§ **Exercise prompt**
Please give the listing again in its entirety, exactly as written.

begin Collected material

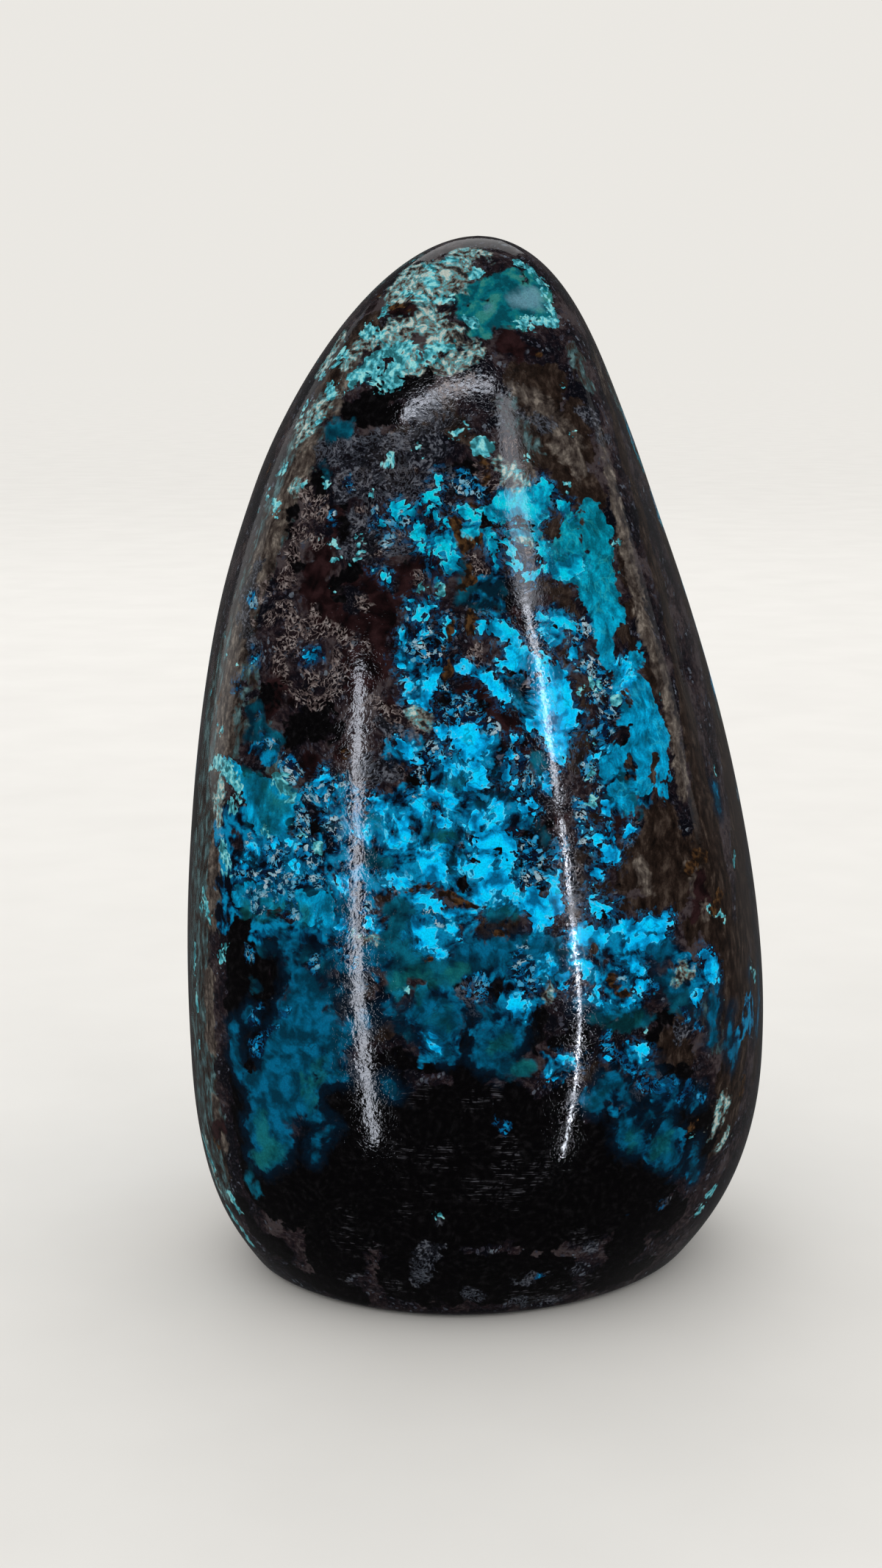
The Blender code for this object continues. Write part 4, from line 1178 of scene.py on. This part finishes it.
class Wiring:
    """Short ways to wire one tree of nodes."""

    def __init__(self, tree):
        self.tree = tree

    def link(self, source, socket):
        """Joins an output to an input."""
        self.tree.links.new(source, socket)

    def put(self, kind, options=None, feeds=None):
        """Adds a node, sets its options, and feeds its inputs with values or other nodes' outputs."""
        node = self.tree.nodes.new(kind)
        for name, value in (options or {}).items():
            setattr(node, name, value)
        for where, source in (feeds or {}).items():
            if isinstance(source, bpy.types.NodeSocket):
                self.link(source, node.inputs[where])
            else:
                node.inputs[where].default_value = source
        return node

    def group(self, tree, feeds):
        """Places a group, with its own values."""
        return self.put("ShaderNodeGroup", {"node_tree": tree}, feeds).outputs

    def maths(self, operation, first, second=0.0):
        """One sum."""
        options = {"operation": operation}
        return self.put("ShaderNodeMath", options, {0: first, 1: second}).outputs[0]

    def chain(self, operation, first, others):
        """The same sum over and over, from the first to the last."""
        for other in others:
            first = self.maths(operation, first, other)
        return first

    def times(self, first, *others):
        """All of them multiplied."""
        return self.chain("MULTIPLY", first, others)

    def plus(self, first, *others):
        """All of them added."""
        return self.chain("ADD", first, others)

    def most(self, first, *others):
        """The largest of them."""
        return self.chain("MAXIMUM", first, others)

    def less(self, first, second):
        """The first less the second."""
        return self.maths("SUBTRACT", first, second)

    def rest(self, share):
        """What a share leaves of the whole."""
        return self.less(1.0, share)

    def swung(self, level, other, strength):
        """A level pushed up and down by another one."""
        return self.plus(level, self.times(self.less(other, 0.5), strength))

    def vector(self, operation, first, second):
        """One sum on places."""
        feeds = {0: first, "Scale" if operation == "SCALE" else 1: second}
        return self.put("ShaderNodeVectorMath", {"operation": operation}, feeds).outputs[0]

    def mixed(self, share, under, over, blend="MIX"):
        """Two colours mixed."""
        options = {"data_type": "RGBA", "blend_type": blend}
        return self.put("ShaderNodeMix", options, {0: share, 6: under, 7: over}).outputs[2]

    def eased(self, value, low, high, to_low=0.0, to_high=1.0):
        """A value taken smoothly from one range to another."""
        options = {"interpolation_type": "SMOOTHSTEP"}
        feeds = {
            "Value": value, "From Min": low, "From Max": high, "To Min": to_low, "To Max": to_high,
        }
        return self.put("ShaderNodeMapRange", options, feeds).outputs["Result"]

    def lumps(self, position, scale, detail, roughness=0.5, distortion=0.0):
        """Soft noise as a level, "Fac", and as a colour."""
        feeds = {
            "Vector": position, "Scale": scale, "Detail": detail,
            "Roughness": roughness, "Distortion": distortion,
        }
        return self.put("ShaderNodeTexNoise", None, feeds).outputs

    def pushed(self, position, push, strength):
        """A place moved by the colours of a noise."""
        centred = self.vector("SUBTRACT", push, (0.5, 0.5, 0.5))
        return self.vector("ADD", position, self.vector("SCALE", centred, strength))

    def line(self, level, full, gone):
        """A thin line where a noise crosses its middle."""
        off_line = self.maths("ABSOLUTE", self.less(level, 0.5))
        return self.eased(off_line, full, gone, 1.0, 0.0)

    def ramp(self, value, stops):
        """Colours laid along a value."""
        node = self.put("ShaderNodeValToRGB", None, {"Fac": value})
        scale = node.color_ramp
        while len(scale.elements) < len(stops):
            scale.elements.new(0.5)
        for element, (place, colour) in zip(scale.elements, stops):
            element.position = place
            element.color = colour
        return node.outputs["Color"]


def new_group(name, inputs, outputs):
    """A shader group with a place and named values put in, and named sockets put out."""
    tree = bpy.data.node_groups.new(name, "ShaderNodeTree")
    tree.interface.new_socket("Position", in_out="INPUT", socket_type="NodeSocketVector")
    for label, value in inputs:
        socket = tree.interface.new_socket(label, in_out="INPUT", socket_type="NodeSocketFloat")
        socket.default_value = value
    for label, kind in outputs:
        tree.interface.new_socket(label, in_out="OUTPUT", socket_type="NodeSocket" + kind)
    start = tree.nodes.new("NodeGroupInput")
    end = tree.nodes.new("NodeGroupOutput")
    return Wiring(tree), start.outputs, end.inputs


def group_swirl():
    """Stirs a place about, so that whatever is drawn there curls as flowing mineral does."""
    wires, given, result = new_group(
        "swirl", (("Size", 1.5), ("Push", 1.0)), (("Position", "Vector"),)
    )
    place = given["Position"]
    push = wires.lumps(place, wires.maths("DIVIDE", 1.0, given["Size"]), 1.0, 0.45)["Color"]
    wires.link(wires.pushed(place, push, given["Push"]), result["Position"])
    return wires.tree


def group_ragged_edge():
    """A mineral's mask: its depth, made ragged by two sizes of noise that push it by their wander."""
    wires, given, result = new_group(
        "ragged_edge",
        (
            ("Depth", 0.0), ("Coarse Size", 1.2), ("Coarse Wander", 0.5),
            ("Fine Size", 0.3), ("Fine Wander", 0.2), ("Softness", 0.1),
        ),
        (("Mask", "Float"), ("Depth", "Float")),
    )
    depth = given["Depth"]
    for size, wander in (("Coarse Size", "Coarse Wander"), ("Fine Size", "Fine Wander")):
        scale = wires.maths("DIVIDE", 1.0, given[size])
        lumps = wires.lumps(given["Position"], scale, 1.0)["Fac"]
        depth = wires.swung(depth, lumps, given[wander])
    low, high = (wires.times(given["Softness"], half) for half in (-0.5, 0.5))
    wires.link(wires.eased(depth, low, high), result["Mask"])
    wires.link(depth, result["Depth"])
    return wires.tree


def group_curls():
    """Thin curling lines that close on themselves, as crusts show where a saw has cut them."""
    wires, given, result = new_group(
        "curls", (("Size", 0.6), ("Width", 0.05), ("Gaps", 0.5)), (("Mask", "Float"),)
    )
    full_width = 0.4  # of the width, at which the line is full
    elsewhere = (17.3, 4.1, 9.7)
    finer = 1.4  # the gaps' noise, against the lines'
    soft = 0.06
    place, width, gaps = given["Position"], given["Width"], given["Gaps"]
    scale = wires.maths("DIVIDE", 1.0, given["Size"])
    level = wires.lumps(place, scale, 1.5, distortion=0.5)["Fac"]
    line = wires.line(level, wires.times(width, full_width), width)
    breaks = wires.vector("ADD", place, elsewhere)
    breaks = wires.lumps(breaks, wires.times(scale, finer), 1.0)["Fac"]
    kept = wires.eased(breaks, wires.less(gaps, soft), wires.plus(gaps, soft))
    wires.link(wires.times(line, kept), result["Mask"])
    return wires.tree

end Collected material

§ **The result**
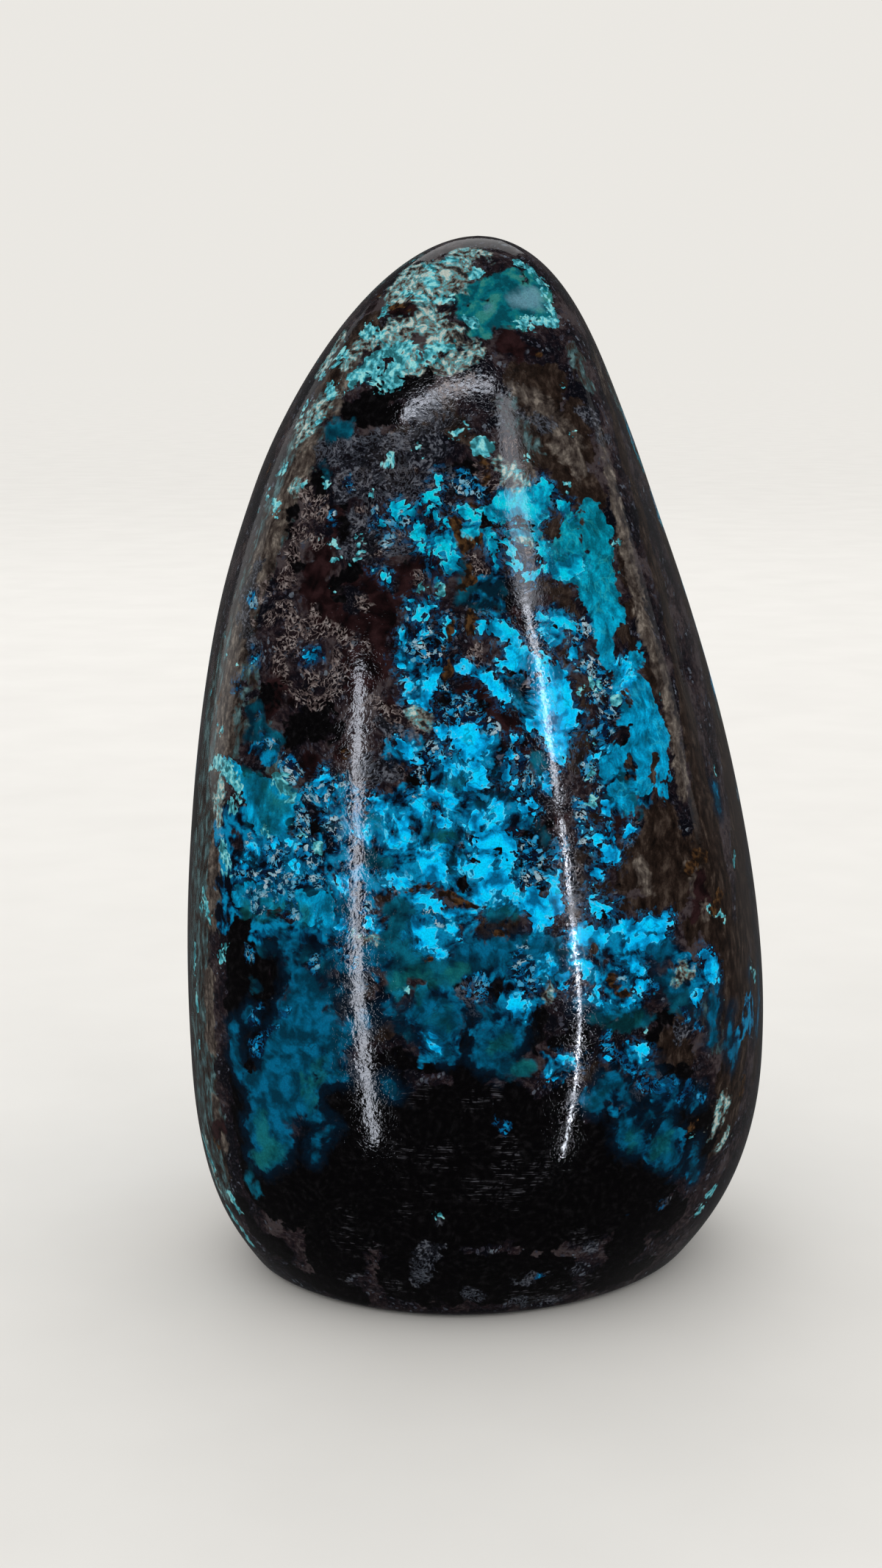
The Blender code for this object continues. Write part 4, from line 1178 of scene.py on. This part finishes it.
class Wiring:
    """Short ways to wire one tree of nodes."""

    def __init__(self, tree):
        self.tree = tree

    def link(self, source, socket):
        """Joins an output to an input."""
        self.tree.links.new(source, socket)

    def put(self, kind, options=None, feeds=None):
        """Adds a node, sets its options, and feeds its inputs with values or other nodes' outputs."""
        node = self.tree.nodes.new(kind)
        for name, value in (options or {}).items():
            setattr(node, name, value)
        for where, source in (feeds or {}).items():
            if isinstance(source, bpy.types.NodeSocket):
                self.link(source, node.inputs[where])
            else:
                node.inputs[where].default_value = source
        return node

    def group(self, tree, feeds):
        """Places a group, with its own values."""
        return self.put("ShaderNodeGroup", {"node_tree": tree}, feeds).outputs

    def maths(self, operation, first, second=0.0):
        """One sum."""
        options = {"operation": operation}
        return self.put("ShaderNodeMath", options, {0: first, 1: second}).outputs[0]

    def chain(self, operation, first, others):
        """The same sum over and over, from the first to the last."""
        for other in others:
            first = self.maths(operation, first, other)
        return first

    def times(self, first, *others):
        """All of them multiplied."""
        return self.chain("MULTIPLY", first, others)

    def plus(self, first, *others):
        """All of them added."""
        return self.chain("ADD", first, others)

    def most(self, first, *others):
        """The largest of them."""
        return self.chain("MAXIMUM", first, others)

    def less(self, first, second):
        """The first less the second."""
        return self.maths("SUBTRACT", first, second)

    def rest(self, share):
        """What a share leaves of the whole."""
        return self.less(1.0, share)

    def swung(self, level, other, strength):
        """A level pushed up and down by another one."""
        return self.plus(level, self.times(self.less(other, 0.5), strength))

    def vector(self, operation, first, second):
        """One sum on places."""
        feeds = {0: first, "Scale" if operation == "SCALE" else 1: second}
        return self.put("ShaderNodeVectorMath", {"operation": operation}, feeds).outputs[0]

    def mixed(self, share, under, over, blend="MIX"):
        """Two colours mixed."""
        options = {"data_type": "RGBA", "blend_type": blend}
        return self.put("ShaderNodeMix", options, {0: share, 6: under, 7: over}).outputs[2]

    def eased(self, value, low, high, to_low=0.0, to_high=1.0):
        """A value taken smoothly from one range to another."""
        options = {"interpolation_type": "SMOOTHSTEP"}
        feeds = {
            "Value": value, "From Min": low, "From Max": high, "To Min": to_low, "To Max": to_high,
        }
        return self.put("ShaderNodeMapRange", options, feeds).outputs["Result"]

    def lumps(self, position, scale, detail, roughness=0.5, distortion=0.0):
        """Soft noise as a level, "Fac", and as a colour."""
        feeds = {
            "Vector": position, "Scale": scale, "Detail": detail,
            "Roughness": roughness, "Distortion": distortion,
        }
        return self.put("ShaderNodeTexNoise", None, feeds).outputs

    def pushed(self, position, push, strength):
        """A place moved by the colours of a noise."""
        centred = self.vector("SUBTRACT", push, (0.5, 0.5, 0.5))
        return self.vector("ADD", position, self.vector("SCALE", centred, strength))

    def line(self, level, full, gone):
        """A thin line where a noise crosses its middle."""
        off_line = self.maths("ABSOLUTE", self.less(level, 0.5))
        return self.eased(off_line, full, gone, 1.0, 0.0)

    def ramp(self, value, stops):
        """Colours laid along a value."""
        node = self.put("ShaderNodeValToRGB", None, {"Fac": value})
        scale = node.color_ramp
        while len(scale.elements) < len(stops):
            scale.elements.new(0.5)
        for element, (place, colour) in zip(scale.elements, stops):
            element.position = place
            element.color = colour
        return node.outputs["Color"]


def new_group(name, inputs, outputs):
    """A shader group with a place and named values put in, and named sockets put out."""
    tree = bpy.data.node_groups.new(name, "ShaderNodeTree")
    tree.interface.new_socket("Position", in_out="INPUT", socket_type="NodeSocketVector")
    for label, value in inputs:
        socket = tree.interface.new_socket(label, in_out="INPUT", socket_type="NodeSocketFloat")
        socket.default_value = value
    for label, kind in outputs:
        tree.interface.new_socket(label, in_out="OUTPUT", socket_type="NodeSocket" + kind)
    start = tree.nodes.new("NodeGroupInput")
    end = tree.nodes.new("NodeGroupOutput")
    return Wiring(tree), start.outputs, end.inputs


def group_swirl():
    """Stirs a place about, so that whatever is drawn there curls as flowing mineral does."""
    wires, given, result = new_group(
        "swirl", (("Size", 1.5), ("Push", 1.0)), (("Position", "Vector"),)
    )
    place = given["Position"]
    push = wires.lumps(place, wires.maths("DIVIDE", 1.0, given["Size"]), 1.0, 0.45)["Color"]
    wires.link(wires.pushed(place, push, given["Push"]), result["Position"])
    return wires.tree


def group_ragged_edge():
    """A mineral's mask: its depth, made ragged by two sizes of noise that push it by their wander."""
    wires, given, result = new_group(
        "ragged_edge",
        (
            ("Depth", 0.0), ("Coarse Size", 1.2), ("Coarse Wander", 0.5),
            ("Fine Size", 0.3), ("Fine Wander", 0.2), ("Softness", 0.1),
        ),
        (("Mask", "Float"), ("Depth", "Float")),
    )
    depth = given["Depth"]
    for size, wander in (("Coarse Size", "Coarse Wander"), ("Fine Size", "Fine Wander")):
        scale = wires.maths("DIVIDE", 1.0, given[size])
        lumps = wires.lumps(given["Position"], scale, 1.0)["Fac"]
        depth = wires.swung(depth, lumps, given[wander])
    low, high = (wires.times(given["Softness"], half) for half in (-0.5, 0.5))
    wires.link(wires.eased(depth, low, high), result["Mask"])
    wires.link(depth, result["Depth"])
    return wires.tree


def group_curls():
    """Thin curling lines that close on themselves, as crusts show where a saw has cut them."""
    wires, given, result = new_group(
        "curls", (("Size", 0.6), ("Width", 0.05), ("Gaps", 0.5)), (("Mask", "Float"),)
    )
    full_width = 0.4  # of the width, at which the line is full
    elsewhere = (17.3, 4.1, 9.7)
    finer = 1.4  # the gaps' noise, against the lines'
    soft = 0.06
    place, width, gaps = given["Position"], given["Width"], given["Gaps"]
    scale = wires.maths("DIVIDE", 1.0, given["Size"])
    level = wires.lumps(place, scale, 1.5, distortion=0.5)["Fac"]
    line = wires.line(level, wires.times(width, full_width), width)
    breaks = wires.vector("ADD", place, elsewhere)
    breaks = wires.lumps(breaks, wires.times(scale, finer), 1.0)["Fac"]
    kept = wires.eased(breaks, wires.less(gaps, soft), wires.plus(gaps, soft))
    wires.link(wires.times(line, kept), result["Mask"])
    return wires.tree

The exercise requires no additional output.